We reaffirm that a business invitor such as ALDI need exercise only reasonable care "to protect a business invitee from injury caused by an unreasonable risk that the invitee would be likely to perceive in the exercise of ordinary care for his/her own safety, and about which the owner knows or could have discovered in the exercise of reasonable care." Maans, 161 Md. App. at 628 (emphasis added) (internal citations omitted). "No presumption of negligence arises merely because an injury was sustained on a storekeeper's premises." Giant Food, Inc. v. Mitchell, 334 Md. at 636. As such, while a business invitor ought to be proactive in securing its premises, "it is not the insurer of the invitee's safety." Maans, 161 Md. App. at 628. (citing Rawls v. Hochschild, Kohn, & Co., 207 Md. 113 (1995)). It is therefore difficult to impute knowledge to ALDI that a falling jar of curry sauce foreseeably could have led to Benson's injuries absent evidence as to how and, more importantly, when it was placed there.

C. The "Mode of Operation" Rule

Benson advances the argument that because ALDI knew of its customers' practice of using box bottoms and loosely placing remaining items on adjacent stacks, ALDI should have known that such a practice would foreseeably result in the injuries he sustained. In Benson's view, ALDI "is chargeable with the knowledge of the pervasive problem" presented by the loose items placed on top of displays and shelves throughout the store. Accordingly, it was unnecessary for ALDI to have actual or constructive knowledge that a particular jar of curry sauce was poised to cause his injuries; ALDI's mere knowledge of the practice is sufficient.

ALDI contends that Benson is essentially asking this Court to adopt the "mode-of-operation" rule, which we previously declined to adopt in Maans. Benson contests ALDI's claim by asserting that his argument differs from that of the appellant in Maans because here, "the question of notice concerns [ALDI]'s notice of a dangerous practice which was constantly occurring in the store, and which guaranteed that the jars would eventually be placed in the exact position from where they fell," as opposed to a "random spill[] with no knowledge at all of an event or an ongoing practice which caused the spills or the presence of dangerous conditions." Benson argues that it was not necessary for ALDI to have notice of the condition of the particular jar that fell from the shelf; rather, it is sufficient that ALDI knew of and implicitly promoted a practice which resulted in Benson's injuries. We fail to observe any meaningful distinction between Benson's argument and the mode-of-operation theory of liability.

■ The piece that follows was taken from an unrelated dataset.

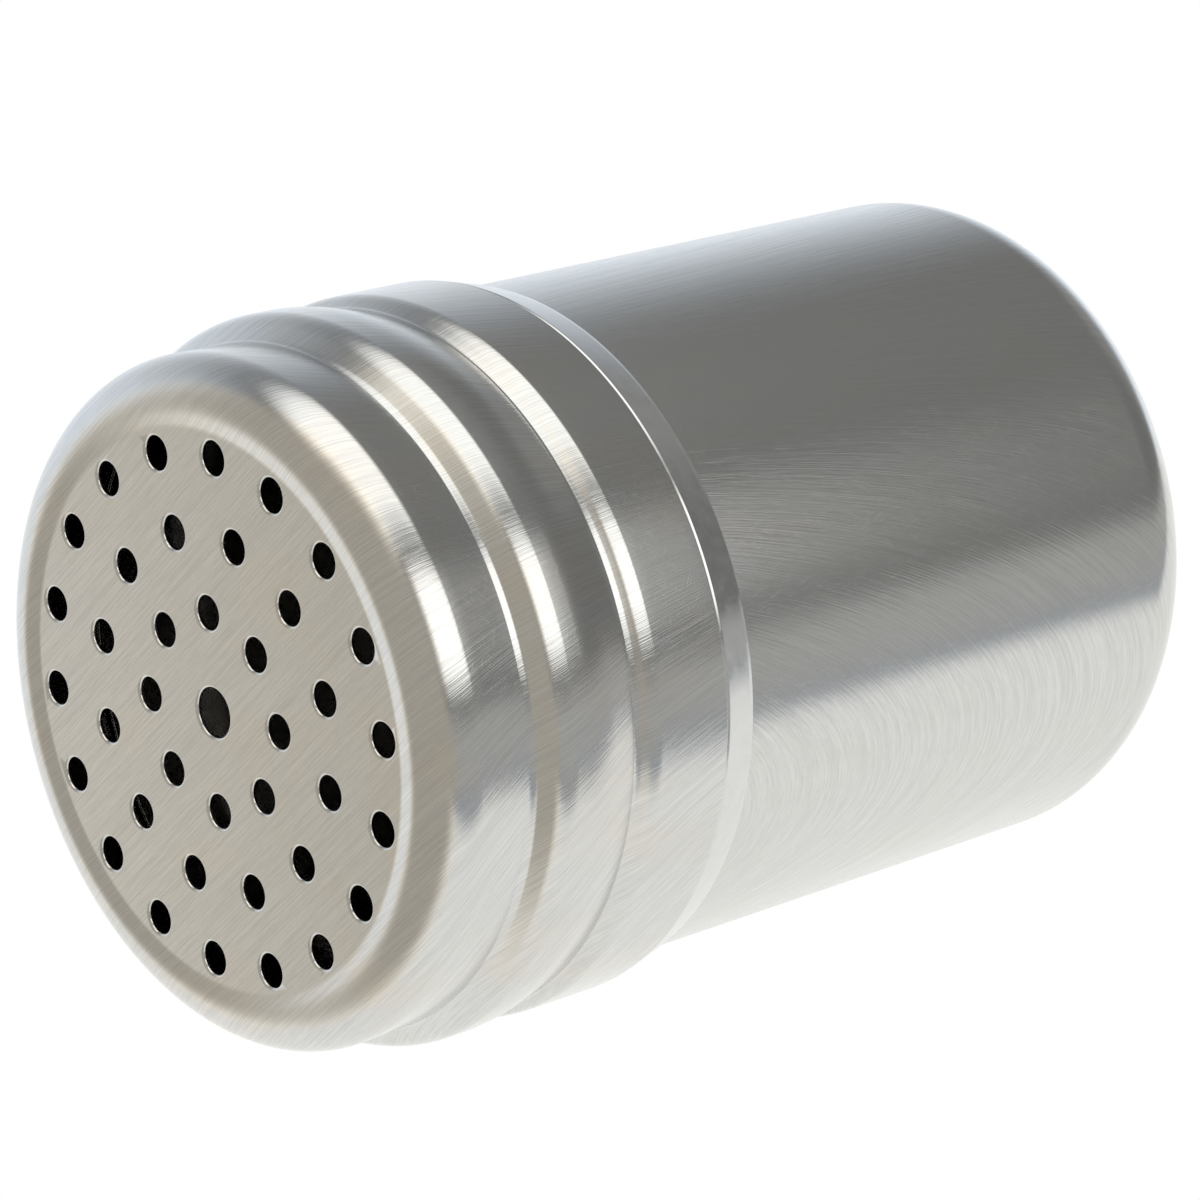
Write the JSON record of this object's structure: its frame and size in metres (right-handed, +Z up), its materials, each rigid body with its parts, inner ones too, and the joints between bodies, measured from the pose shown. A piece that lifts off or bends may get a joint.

The mode-of-operation rule, used by several of our sister states, holds that an invitee "'is not required to prove notice if the proprietor could reasonably anticipate that hazardous conditions would regularly arise,' based on the manner the owner/occupier regularly does business." Maans, 161 Md. App. at 637 (citing Chiara v. Fry's Food Stores of Arizona, Inc., 152 Ariz. 398, 733 P.2d 283, 285-87 (1987)). Rather than looking to the "events surrounding the plaintiff's accident," the rule examines a business' particular mode of operation. Id. at 637-38. If a business operator "could reasonably anticipate the hazardous conditions" that would arise from the way in which it conducts its business, the plaintiff is not required to prove notice, actual or otherwise. Id. at 638. "The key to [the rule] is the reasonable anticipation of the patron's carelessness under the circumstances." Id. at 637 (internal citation omitted). Proof of a business owner's particular mode of operation "simply substitutes for the traditional elements of a prima facie case - the existence of a dangerous condition and notice of a dangerous condition." Id. at 638 (emphasis omitted).

Maans lists fifteen cases from as many states throughout the country that, as of 2005, adopted the mode-of-operation rule for premises liability. See 161 Md. App. at 636-37. It should be noted that none of the fifteen listed falls within the jurisdiction of the Court of Appeals for the Fourth Circuit. See id.

The appellant in Maans asked us to apply the mode-of-operation rule after she suffered a slip-and-fall injury in a Giant grocery store. 161 Md. App. at 623-24. Eschewing traditional Maryland premises liability law, the appellant urged this Court to reject the proof-of-notice requirement in favor of, essentially, strict liability. Id. at 636. Under the rule, the appellant averred that she presented sufficient evidence that Giant "could have reasonably anticipated that customers 'might drop items when placing them on the conveyor belt in the checkout line.'" Id. at 639 (footnote omitted).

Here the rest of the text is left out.